Oyster Lunch
14 ingredients
3 steps
Ingredients
- 1 tablespoon unsalted butter
- 1/2 cup celery, chopped
- 1/2 cup onion, chopped
- 12 large oysters, shucked
- oyster liquor reserved, 1/4 cup
- 3 Irish cobbler potatoes, peeled, 1/2 inch slices and boiled until tender then drained
- 1 parsnip, peeled and cut into 1/2 inch cubes and boiled with the potatoes
- 1/3 to 1/2 cups heavy cream
- 2 teaspoons the captains best cognac
- 2 healthy grindings of nutmeg
- 1/8 to 1/4 teaspoons ground cayenne, according to your heat tolerence
- 2/3 cup crushed saltines, tossed with a tablespoon of melted buitter
- sea salt
- chives and parsley, minced for garnish
Directions
-
1Throw a few more logs into the oven you want it to be as hot as you can get it.

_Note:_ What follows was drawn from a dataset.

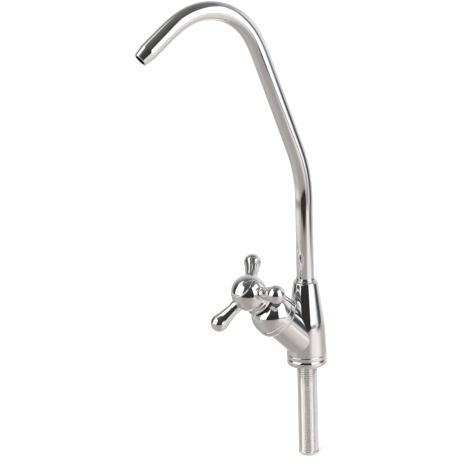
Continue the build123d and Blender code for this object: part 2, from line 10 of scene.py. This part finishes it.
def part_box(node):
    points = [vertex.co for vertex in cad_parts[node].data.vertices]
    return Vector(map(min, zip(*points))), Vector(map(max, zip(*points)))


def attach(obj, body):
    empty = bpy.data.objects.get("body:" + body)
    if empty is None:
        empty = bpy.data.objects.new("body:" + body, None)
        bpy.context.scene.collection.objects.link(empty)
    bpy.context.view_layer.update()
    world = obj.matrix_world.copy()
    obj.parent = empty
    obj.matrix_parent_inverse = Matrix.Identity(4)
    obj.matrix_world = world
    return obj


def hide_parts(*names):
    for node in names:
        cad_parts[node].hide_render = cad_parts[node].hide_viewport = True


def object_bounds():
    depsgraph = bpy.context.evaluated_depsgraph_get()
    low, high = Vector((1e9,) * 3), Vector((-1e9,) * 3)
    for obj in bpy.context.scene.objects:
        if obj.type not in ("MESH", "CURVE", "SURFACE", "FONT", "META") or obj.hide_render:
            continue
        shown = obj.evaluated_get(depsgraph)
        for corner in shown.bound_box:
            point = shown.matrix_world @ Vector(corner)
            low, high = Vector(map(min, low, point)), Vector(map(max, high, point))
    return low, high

Place a shallow cast iron cooking vessel over a medium flame on the cooktop. Add the butter, onion and celery and saute until wilted. Season with sea salt and white pepper.
-
2Break the cooked potatoes and parsnips into chunks and add to the pan. Add the cognac, cream, nutmeg and cayenne. Bring to a boil and reduce the liquid until it begins to thicken.
-
3Remove from the heat and gently place the oysters on top and then spread the saltines across the top. Bake until the oysters just begin to curl and the edges of the cream start to boil and the saltines take on a little color. Sprinkle with chives and parsley. Serve on a trivet.